The best hockey players make also their linemates better. The Flyers' Scott Hartnell and the Penguins' James Neal blossomed into All-Stars after being placed on lines with Giroux and Evgeni Malkin, respectively. Getzlaf was a crucial component of Corey Perry's Hart Trophy-winning season, and even Kane makes Marian Hossa a better player.
And before Kane, Giroux, and Getzlaf, there was Adam Oates. Oates was inducted into the Hockey Hall of Fame this past Monday, a fair reward for a distinguished 19 year career in the NHL. Unlike Getzlaf, Oates was not built for hockey. He had a reputation as a slow skater, stood under six feet tall, and flew under the radar while putting up gaudy numbers (Brett Hull once complained that Oates didn't get enough "publicity"). But he made his name by feeding the puck to the likes of Peter Bondra, Cam Neely, and the aforementioned Hull.
Oates went undrafted as an 18 year old, and NHL teams did not begin to take interest in him until his junior season at Rensselaer Polytechnic Institute (RPI). He chose to forgo his final year of collegiate eligibility, signing a $1.1 million dollar contract with the Detroit Red Wings for the 1985-86 season. That contract also made him the highest paid rookie during that season.
I also have a soft spot for unheralded college hockey players who make a big splash in the NHL (Nick Bonino, anyone?). Success in The Show isn't about being 6'3" or having a booming slapshot - it's about proper positioning and being able to identify where the puck is going. Sports Illustrated fawned over Oates' "unshakable grasp of the geometry around him," and he carried this understanding to the St. Louis Blues, Boston Bruins, Washington Capitals, and Philadelphia Flyers.
After failing to lead the Flyers to a deep playoff run in the 2002 postseason, the then-Mighty Ducks claimed the center through free agency. (I feel like we claim all of our big names through free agency, but that's another post). Adam came to Anaheim as a player at the end of his career, but with a lot still left in the tank. The 2002-03 season would become Oates' last hurrah - he scored 45 points in 67 games, and became a crucial part of the Mighty Ducks' 2003 postseason run. Even though Oates would spend the final season of his career with the Edmonton Oilers, his season as a Mighty Duck was his last truly productive one. During Game 3 of the Stanley Cup Final that year, he assisted on Ruslan Salei's game-winning goal. The Mighty Ducks did not renew Oates' contract, but it was due to his age (he was 41 years old by that time), and not his inability to live up to expectations.
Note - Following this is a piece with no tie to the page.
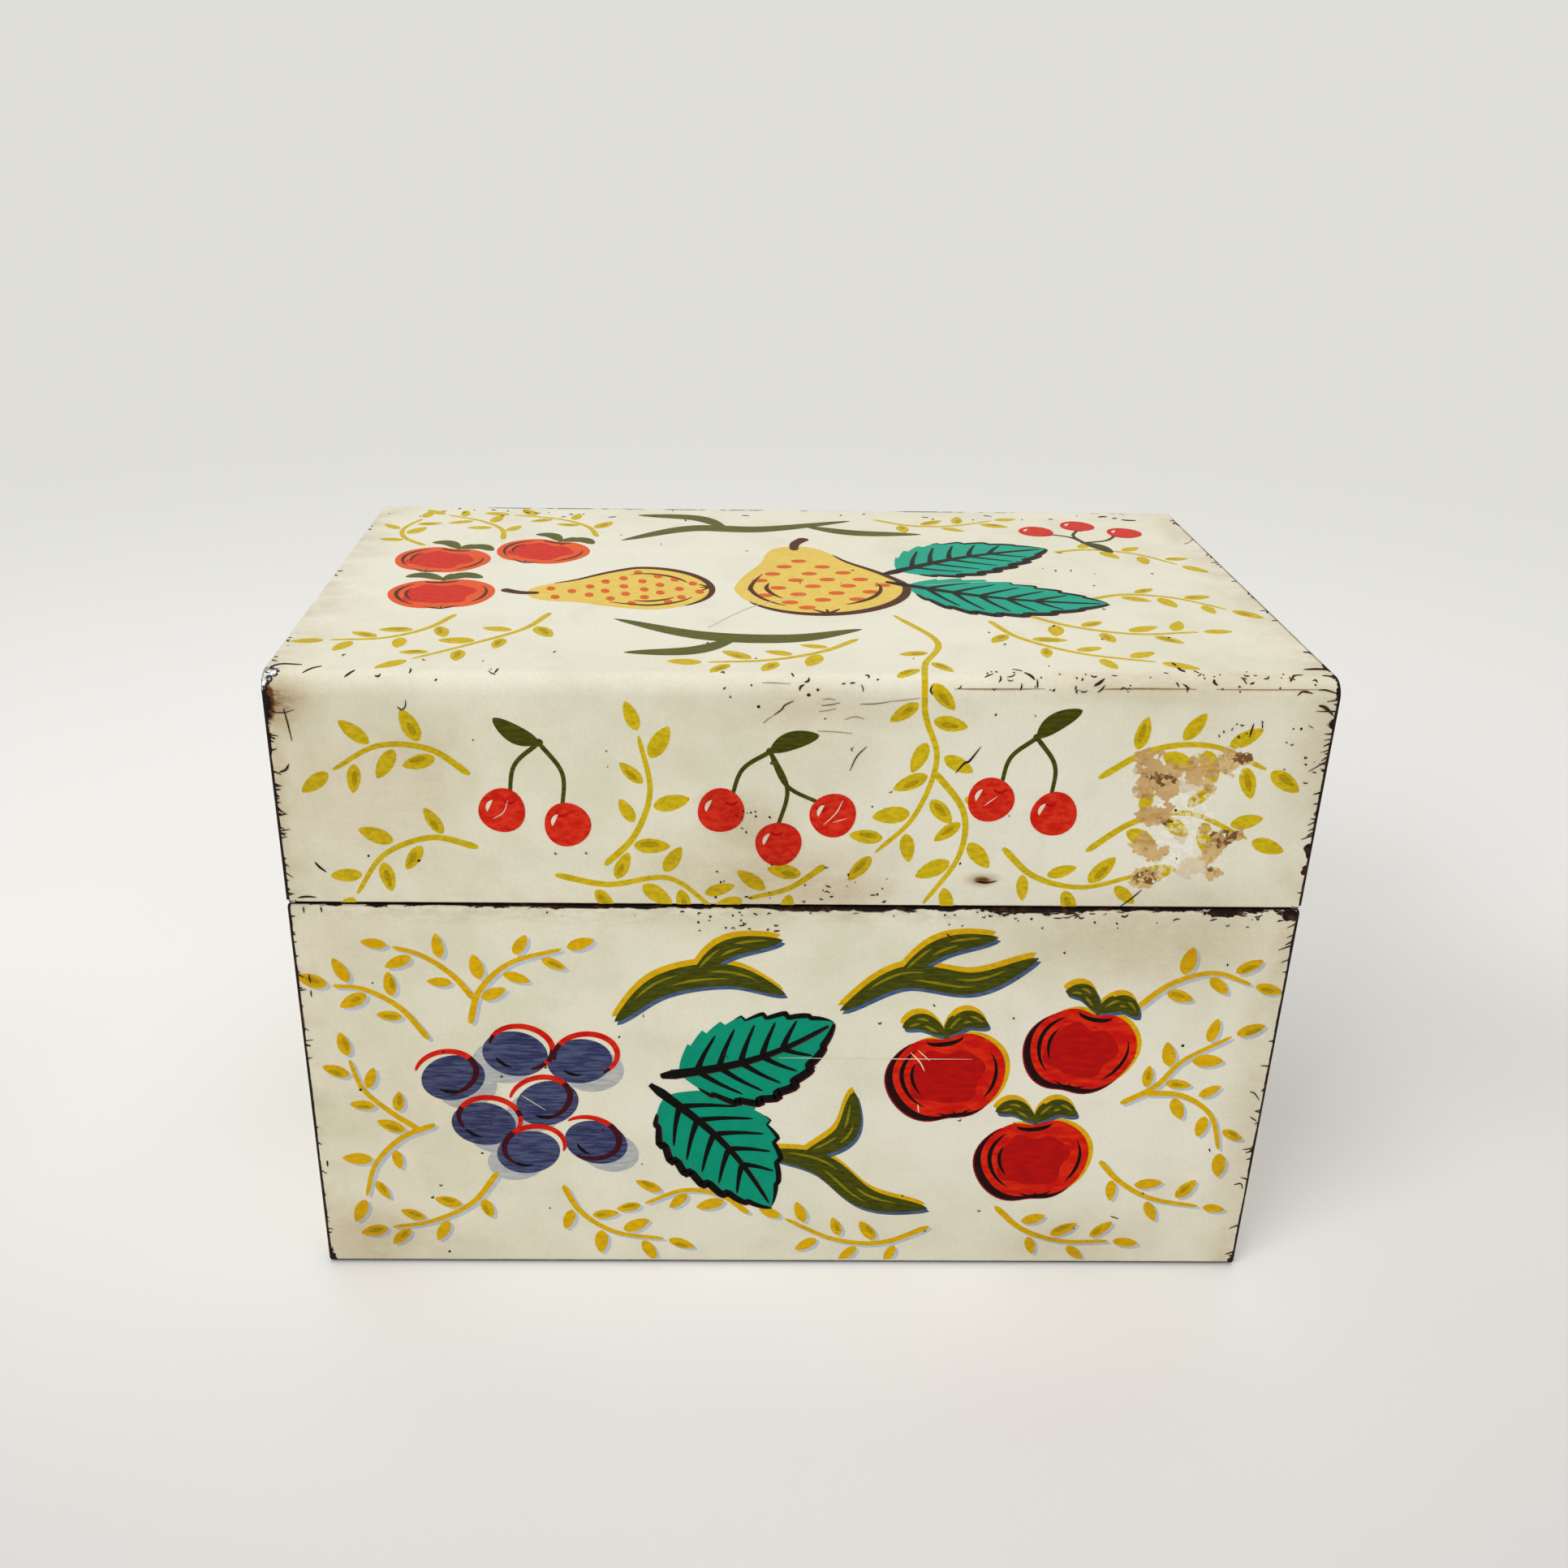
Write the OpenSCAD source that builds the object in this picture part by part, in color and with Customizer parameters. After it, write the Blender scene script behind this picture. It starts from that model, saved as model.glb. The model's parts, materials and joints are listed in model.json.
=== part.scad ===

After his career ended in 2004, Oates coached for the Tampa Bay Lightning and the New Jersey Devils. He had a large part in turning Steven Stamkos into the offensive juggernaut that he is today, and helped the Devils get to the Stanley Cup Finals this past postseason. And in June, Oates was selected to be the Washington Capitals' 16th head coach.
Best of luck in Washington, Adam. And if things don't work out in Washington, please consider coming back to Anaheim to work with Emerson Etem. Just a thought...
[Ed. Note: He should have been in the hall of fame of acting, too.]